MIOCENE TUFF OF BONELLI HOUSE, NW ARIZONA: PETROCHEMICAL CONSTRAINTS ON MAGMATIC PROCESSES AND COMPARISON TO UNDERLYING PEACH SPRING TUFF


HESS, Zakkary, Geoscience, State University of New York at Fredonia, 121 Houghton Hall, Fredonia, NY 14063, REGULA, Andrew J., Department of Geology, St.
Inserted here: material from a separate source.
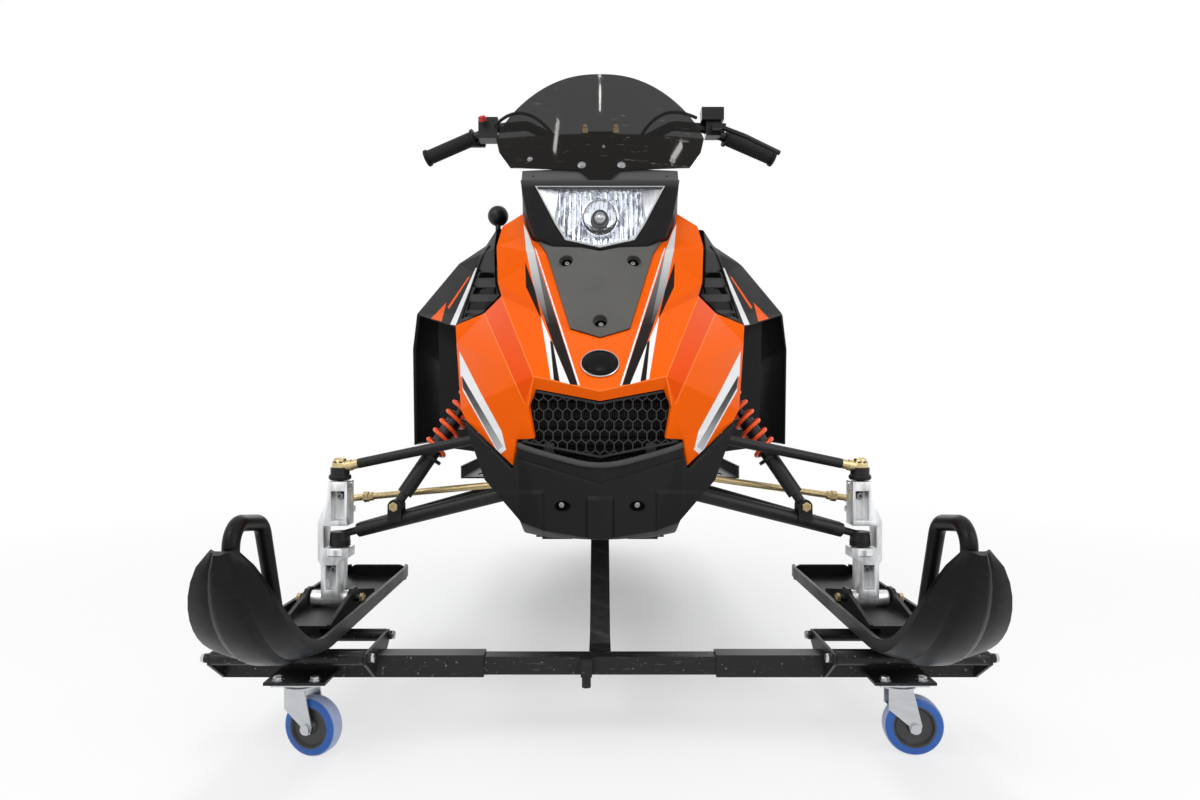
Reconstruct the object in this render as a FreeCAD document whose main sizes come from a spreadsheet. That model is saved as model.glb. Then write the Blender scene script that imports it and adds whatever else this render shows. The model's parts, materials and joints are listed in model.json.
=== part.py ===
import FreeCAD, Part
import math
import os
import re
import Sketcher
from FreeCAD import Placement, Rotation, Vector

# A snowmobile standing on its workshop dolly, in millimetres.
# The nose points to -Y, the rider's left side to +X, and the floor is z = 0.
# Every driving size is a named cell of the sheet "dim"; the solids read it from there.

SIZES = [
    # Heights and clearances that place the machine
    ("ride_height", 178, "floor to the track and the rollers' tops"),
    ("rest_gap", 0.3, "clearance of pieces that lie on each other"),
    ("fit_gap", 0.05, "radial running clearance of pins in their bores"),
    # Dolly: cross beam with telescopic arms, spar, strut and tray
    ("beam_side", 32, "side of the inner square tube"),
    ("beam_wall", 3, "wall of the square tubes"),
    ("beam_y", -1010, "centre line of the cross beam"),
    ("beam_z", 136, "height of the cross beam's centre"),
    ("beam_reach", 330, "half length of the inner tube"),
    ("sleeve_side", 39, "side of the outer square tube"),
    ("sleeve_seam", 206, "centre plane to the inner end of an arm"),
    ("sleeve_margin", 6, "outer end of an arm beyond the rollers"),
    ("spar_end", 900, "rear end of the spar"),
    ("strut_side", 38, "side of the belly strut"),
    ("strut_lean", 54, "strut's angle from upright"),
    ("strut_foot", 35, "beam centre to the strut's foot"),
    ("tray_width", 420, "width of the track tray"),
    ("tray_length", 628, "length of the track tray"),
    ("tray_front", 262, "front edge of the track tray"),
    ("tray_skin", 5, "thickness of the tray's plate"),
    ("tray_bar", 40, "width of the bars under the tray"),
    ("pin_x", -24, "tow pin from the centre plane"),
    ("pin_width", 20, "width of the tow pin's strap"),
    ("pin_diameter", 16, "diameter of the tow pin"),
    ("pin_drop", 19, "tow pin below the beam"),
    # Roller cradles under the skis
    ("roller_diameter", 23, "diameter of the cradle rollers"),
    ("roller_rod", 10, "diameter of the roller axles"),
    ("roller_front", -1081, "axis of the front roller"),
    ("roller_rear", -938, "axis of the rear roller"),
    ("roller_shift", 30, "steering axis to the middle of the rollers"),
    ("roller_reach", 130, "half length of the rollers"),
    ("cheek_wall", 5, "thickness of the cradle's end plates"),
    ("cheek_margin", 9, "end plate's metal round the roller axles"),
    ("nut_length", 7, "length of the nuts on the roller axles"),
    ("nut_diameter", 16, "diameter over the nuts"),
    # Castors
    ("caster_x", 514, "centre plane to the front swivels"),
    ("caster_wheel", 100, "diameter of a castor wheel"),
    ("caster_width", 31, "width of a castor wheel"),
    ("caster_trail", 24, "swivel axis to the wheel's axle"),
    ("caster_bolt", 10, "diameter of the castor's axle bolt"),
    ("caster_hub", 66, "diameter of a castor wheel's hub"),
    ("bracket_z", 127, "underside of the castor brackets"),
    ("bracket_wall", 5, "thickness of the castor brackets"),
    ("bracket_width", 104, "width of the castor brackets"),
    ("bracket_depth", 76, "depth of the castor brackets"),
    ("flange_x", 84, "length of the castor's top plate"),
    ("flange_y", 66, "width of the castor's top plate"),
    ("flange_wall", 4, "thickness of the castor's top plate"),
    ("race_diameter", 46, "diameter of the swivel's ball race"),
    ("race_height", 5, "height of the swivel's ball race"),
    ("kingpin", 12, "diameter of the swivel pin"),
    ("fork_wall", 3, "thickness of the castor's fork"),
    ("fork_gap", 3, "fork leg to the side of the wheel"),
    ("fork_head", 58, "diameter of the fork's head"),
    ("fork_foot", 22, "width of a fork leg at the axle"),
    ("swivel_gap", 0.5, "gap in the swivel's ball race"),
    ("yaw_left", -97, "rest angle of the left castor"),
    ("yaw_right", -107, "rest angle of the right castor"),
    ("yaw_rear", 0, "rest angle of the rear castor"),
    # Skis and their spindles
    ("kingpin_x", 502, "centre plane to the steering axis of a ski"),
    ("kingpin_y", -892, "steering axis of the skis"),
    ("ski_offset", 18, "steering axis to the middle of the ski"),
    ("ski_width", 150, "width of the ski"),
    ("ski_keel", 52, "width of the ski's keel"),
    ("ski_groove", 9, "keel below the grooves beside it"),
    ("ski_edge_lift", 20, "ski's edges above the keel's sole"),
    ("ski_wall", 8, "thickness of the ski's moulding"),
    ("ski_rim", 24, "height of the ski's rolled rims"),
    ("ski_tail", -542, "rear end of the ski"),
    ("ski_bend", -1120, "where the ski starts to curl up"),
    ("ski_tip", -1380, "front of the ski's tip"),
    ("ski_curl", 264, "radius of the curled tip"),
    ("ski_bolt_z", 225, "height of the ski's cross bolt"),
    ("ski_bolt", 12, "diameter of the ski's cross bolt"),
    ("loop_bar", 19, "thickness of the ski's loop"),
    ("loop_rise", 429, "height of the ski loop's middle line"),
    ("loop_bend", 32, "bend of the ski's loop"),
    ("loop_foot", 22, "foot of the ski's loop ahead of the curl"),
    ("saddle_width", 92, "width over the saddle's walls"),
    ("saddle_wall", 7, "thickness of the saddle's walls"),
    ("saddle_length", 290, "length of the saddle"),
    ("foot_width", 70, "width of the spindle's foot tube"),
    ("foot_diameter", 30, "diameter of the spindle's foot tube"),
    ("spindle_depth", 44, "front to back of the spindle"),
    ("boss_half", 22, "half width of the spindle's bosses"),
    ("stud_diameter", 12, "diameter of the ball joint studs"),
    ("lower_boss", 324, "top of the spindle's lower boss"),
    ("mouth_top", 367, "top of the spindle's mouth"),
    ("upper_boss", 451, "top of the spindle's upper boss"),
    ("boss_height", 18, "height of the spindle's bosses"),
    ("arm_radius", 60, "length of the steering arms"),
    ("arm_boss", 396, "top of the spindle's steering arm"),
    ("rod_outer_z", 404, "height of the tie rods' outer ends"),
    ("rod_diameter", 13, "diameter of the tie rods"),
    ("eye_diameter", 24, "diameter of the tie rods' eyes"),
    ("eye_height", 18, "height of the tie rods' inner eyes"),
    ("outer_eye", 12, "height of the tie rods' outer eyes"),
    # Front suspension
    ("lower_joint", 347, "height of the lower arms' rings"),
    ("upper_joint", 477, "height of the upper arms' rod ends"),
    ("ring_diameter", 36, "diameter of the lower arms' rings"),
    ("ring_height", 13, "height of the lower arms' rings"),
    ("end_diameter", 28, "diameter of the upper arms' rod ends"),
    ("end_height", 24, "height of the upper arms' rod ends"),
    ("lower_tube", 27, "diameter of the lower arms' tubes"),
    ("upper_tube", 19, "diameter of the upper arms' tubes"),
    ("bush_diameter", 30, "diameter of the arms' inner bushes"),
    ("bush_length", 40, "length of the arms' inner bushes"),
    ("lower_root_z", 436, "height of the lower arms' inner pivots"),
    ("upper_root_z", 548, "height of the upper arms' inner pivots"),
    ("arm_front", -952, "front pivots of the arms"),
    ("arm_rear", -806, "rear pivots of the arms"),
    ("shock_foot_x", 388, "lower eye of the front shocks"),
    ("shock_foot_z", 406, "height of the front shocks' lower eyes"),
    ("shock_head_x", 222, "upper eye of the front shocks"),
    ("shock_head_y", -850, "front shocks' upper eyes"),
    ("shock_head_z", 664, "height of the front shocks' upper eyes"),
    ("shock_eye", 26, "diameter of the shocks' eyes"),
    ("shock_pin", 12, "diameter of the shocks' pins"),
    ("damper_diameter", 29, "diameter of the front dampers"),
    ("damper_rod", 13, "diameter of the damper rods"),
    ("spring_diameter", 50, "outside diameter of the front springs"),
    ("spring_wire", 8, "wire of the front springs"),
    ("spring_turns", 7, "turns of the front springs"),
    # Steering
    ("steer_y", -599, "steering axis at the handlebar"),
    ("steer_z", 1196, "height of the handlebar's middle"),
    ("steer_rake", 25, "steering axis from upright"),
    ("post_diameter", 30, "diameter of the steering post"),
    ("post_length", 770, "handlebar to the pitman arm along the post"),
    ("post_room", 18, "clearance round the steering post"),
    ("pitman_wall", 8, "thickness of the pitman arm"),
    ("bar_diameter", 22, "diameter of the handlebar"),
    ("bar_half", 398, "centre plane to the end of the handlebar"),
    ("grip_start", 286, "centre plane to the inner end of a grip"),
    ("grip_diameter", 33, "diameter of the grips"),
    # Chassis
    ("tunnel_width", 400, "width of the tunnel"),
    ("tunnel_top", 600, "height of the tunnel's roof"),
    ("tunnel_front", -570, "front end of the tunnel"),
    ("tunnel_rear", 1130, "rear end of the tunnel"),
    ("tunnel_wall", 4, "thickness of the tunnel's sheet"),
    ("landing_half", 150, "half width of the rack landing behind the seat"),
    ("landing_front", 760, "front edge of the rack landing"),
    ("landing_margin", 20, "rack landing to the tunnel's rear end"),
    ("landing_lift", 3, "height of the rack landing above the roof"),
    ("board_z", 425, "height of the running boards"),
    ("board_width", 130, "width of a running board"),
    ("board_lip", 26, "height of the running board's edge"),
    ("board_front", -520, "front end of the running boards"),
    ("board_rear", 900, "rear end of the running boards"),
    ("slot_width", 30, "width of the boards' snow slots"),
    ("slot_length", 50, "length of the boards' snow slots"),
    ("slot_pitch", 48, "snow slots, side to side"),
    ("bulkhead_wall", 6, "thickness of the bulkhead's plates"),
    ("bulkhead_half", 150, "centre plane to the bulkhead's sides"),
    ("bulkhead_front", -1010, "front of the bulkhead"),
    ("bulkhead_base", 408, "underside of the bulkhead"),
    ("clevis_wall", 5, "thickness of the shock clevis's ears"),
    ("grille_front", -1040, "front of the grille's screen"),
    ("grille_wall", 6, "thickness of the grille's screen"),
    ("grille_rim", 4, "rim round the grille's web"),
    ("cell_pitch", 16.5, "grille cells, side to side"),
    ("cell_rise", 18.5, "grille cells, row to row"),
    ("cell_web", 2, "bars between the grille cells"),
    ("cell_middle", 562, "height of the grille's middle row"),
    ("belly_z", 352, "underside of the belly pan"),
    ("panel_wall", 3, "thickness of the hood's centre cover"),
    ("cup_diameter", 27, "bore of the cover's bolt cups"),
    ("cup_depth", 12, "depth of the cover's bolt cups"),
    ("cup_wall", 2, "wall of the cover's bolt cups"),
    ("panel_keep", 0.97, "inner skin of the mouldings as a share of the outer"),
    ("engine_half", 130, "half width of the engine block"),
    ("engine_front", -790, "front of the engine block"),
    ("engine_rear", -590, "rear of the engine block"),
    ("bridge_drop", 722, "handlebar to the steering bearing along the post"),
    ("bridge_wall", 12, "height of the steering bearing's bridge"),
    ("engine_top", 632, "top of the engine block"),
    ("shield_radius", 760, "bend of the windshield"),
    ("shield_wall", 4, "thickness of the windshield"),
    ("shield_foot", 1034, "height of the windshield's lowest point"),
    ("seat_half", 150, "half width of the seat"),
    ("seat_front", -330, "front of the seat"),
    ("seat_rear", 700, "rear of the seat"),
    ("lever_diameter", 12, "diameter of the gear lever's stalk"),
    ("lever_knob", 46, "diameter of the gear lever's knob"),
    ("tank_half", 150, "half width of the tank cover"),
    ("tank_front", -775, "front of the tank cover"),
    # Rear
    ("rear_reach", 1380, "rearmost point of the rear bumper"),
    ("rear_tube", 22, "diameter of the rear bumper"),
    ("flap_foot", 270, "lower edge of the snow flap"),
    ("flap_wall", 6, "thickness of the snow flap"),
    ("lamp_half", 90, "half width of the tail lamp"),
    ("lamp_depth", 34, "depth of the tail lamp"),
    # Track and its wheels
    ("track_gap", 18, "clearance between the track and the tunnel's sides"),
    ("belt", 8, "thickness of the track's belt"),
    ("lug_height", 30, "height of the track's lugs"),
    ("lug_base", 16, "thickness of a lug at its foot"),
    ("lug_tip", 8, "thickness of a lug at its tip"),
    ("lug_count", 42, "number of lug rows"),
    ("driver_y", -430, "drive axle"),
    ("driver_z", 432, "height of the drive axle"),
    ("driver_radius", 82, "radius of the drive sprockets"),
    ("driver_axle", 26, "diameter of the drive axle"),
    ("run_front", 90, "front end of the track's flat run"),
    ("run_bend", 150, "bend of the slide rails at the front"),
    ("idler_y", 960, "rear idler axle"),
    ("idler_radius", 85, "radius of the rear idler wheels"),
    ("idler_width", 26, "width of an idler wheel"),
    ("idler_axle", 20, "diameter of the idler axle"),
    ("bogie_radius", 60, "radius of the bogie wheels"),
    ("rail_x", 124, "centre plane to the inner face of a slide rail"),
    ("rail_wall", 12, "thickness of a slide rail"),
    ("rail_height", 62, "height of a slide rail"),
]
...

Norbert College, 100 Grant Street, De Pere, WI 54115, MILLER, Calvin F., Dept. of Earth and Environmental Sciences, Vanderbilt University, Nashville, TN 37235, CLAIBORNE, Lily L., Earth and Environmental Sciences, Vanderbilt University, Nashville, TN 37235, MCDOWELL, Susanne M., Geology, Hanover College, 484 Ball Drive, Hanover, IN 47243, CRIBB, Warner, Geosciences, Middle Tennessee State University, Murfreesboro, TN 37132 and COVEY, Aaron K., Department of Earth and Environmental Sciences, Vanderbilt University, Nashville, TN 37235, hess6940@fredonia.edu

The 17.72 + 0.01 Ma Tuff of Bonelli House (TB) (Ferguson & Cook, 2015; Regula et al 2015) is a pair of ignimbrites that overlie the 18.8 Ma Peach Spring Tuff (PST) in its well-known exposures around Kingman, AZ. We conducted a geochemical and petrographic investigation of TB aimed at elucidating its petrogenesis and evaluating a possible relationship to the PST, the product of a supereruption (Ferguson et al, 2013; Pamukcu et al 2013). The TB contains ~5% phenocrysts (alkali feldspar>>plag; trace biotite, quartz, apatite, Fe-Ti oxides, zircon, chevkinite); PST has a very similar assemblage, but a much higher phenocryst abundance (most outflow ~5-20%, up to 35%, mafics more prominent; Ferguson et al 2013, Ferguson & Cook, 2015, Barry et al 2015). Alkali feldspar in the TB is more sodic than that in PST (mostly anorthoclase, Ab58-69, vs sanidine, Ab40-45, SEM-EDS analysis). Whole-rock elemental chemistry of TB and typical PST outflow (XRF) documents distinctive similarities: SiO2 of TB 72-74 wt%, PST 73-76 wt%, low Sr (TB 30-90 ppm vs. PST 10-100 ppm) and Ba (<50 ppm vs 10-200 ppm). Zr is high in both, yet higher in TB: 500-900 ppm vs. ~200-300 ppm. TB Zr/Sr ranges from 5-27, high compared to ratios in other regional Miocene volcanics in the region (most < 5; Metcalf 2004) and in typical silicic igneous rocks (most < 1; Miller et al 2014), but consistent with the ratios in PST outflow (3-22; Frazier 2013; Barry et al 2015). The high Zr/Sr suggests unusually high temperatures for a highly silicic magma. Zircon saturation thermometry (Boehnke et al 2013) based on glass compositions ( SEM-EDS, LA-ICPMS) indicate a TB temperature prior to eruption of 820-850°C compared to pre-eruption T indicated by PST outflow of ~750°C (Pamukcu et al 2013). Rhyolite-MELTS further constrained the TB pre-eruption temperature to ~830-875°C, whereas MELTS suggests PST outflow T ~740°C (Pamukcu et al 2013). The PST marks a shift from trachytic to rhyolitic magmatism, apparently coinciding with an increase in magmatic temperatures (McDowell et al 2014. Data for TB reveal distinctions between TB and PST that appear to rule out a simple petrogenetic connection between these two ignimbrites, but petrochemical fingerprints suggest important similarities in process corresponding to the onset and aftermath of supervolcanism.